A researcher who, like me, is practically a vampire, said, “That doesn’t sound right.” She re-ran the experiment, splitting people into early, average, and late chronotypes. Of course, she found the exact opposite, that for people who are late chronotypes, we make better choices later in the day.
“Being reminded that there are good things going on puts something back in your mind that should be there already. I need to hear these things over and over again. It’s not like you take a shower and you’re clean forever. You have to do it every day.”
Shawn: That’s fascinating. We live in an opinion age. Everyone has an opinion and a blog and advice. Too often, our opinions get turned into shoulds. Those shoulds then weigh us down, making us feel like we’re not as good as we should be. Instead of empowering us, they weaken us. I try to find things that fit with my strengths.
Caroline: You’ve got to find the ways of living that go with the grain of who you are. To that point, what are the things that you do every single day?
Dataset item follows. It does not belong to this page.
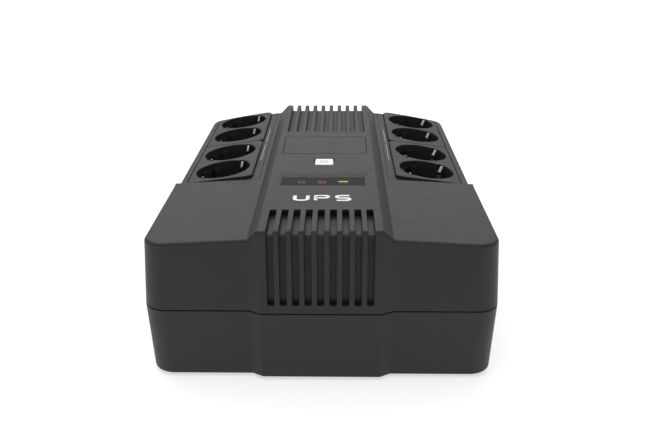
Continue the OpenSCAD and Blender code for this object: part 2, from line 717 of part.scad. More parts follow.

Shawn: I do gratitudes every day, because they remind me of what’s valuable. Being reminded that there are good things going on puts something back in your mind that should be there already. That’s why I love speaking, because I need to hear these things over and over again. It’s not like you take a shower and you’re clean forever. You have to do it every day.
Also I’ve been exercising every day. It’s the opposite of trauma—it keeps hitting me over and over again, a single positive event that keeps impacting me over the course of the day.
What about you?
Caroline: Ending the day by thinking about what went well. You’re hacking your memory of the day, and the way you remember the day becomes the way you think of your life.
Shawn: I love that. There are multiple realities every night when you go to sleep. One of them is you didn’t accomplish everything, because you can’t. You’re actually picking a more adaptive reality. It gives you that point of meaning each day. Our brains are pattern connectors. We start to see this whole trajectory of meaning running through our life.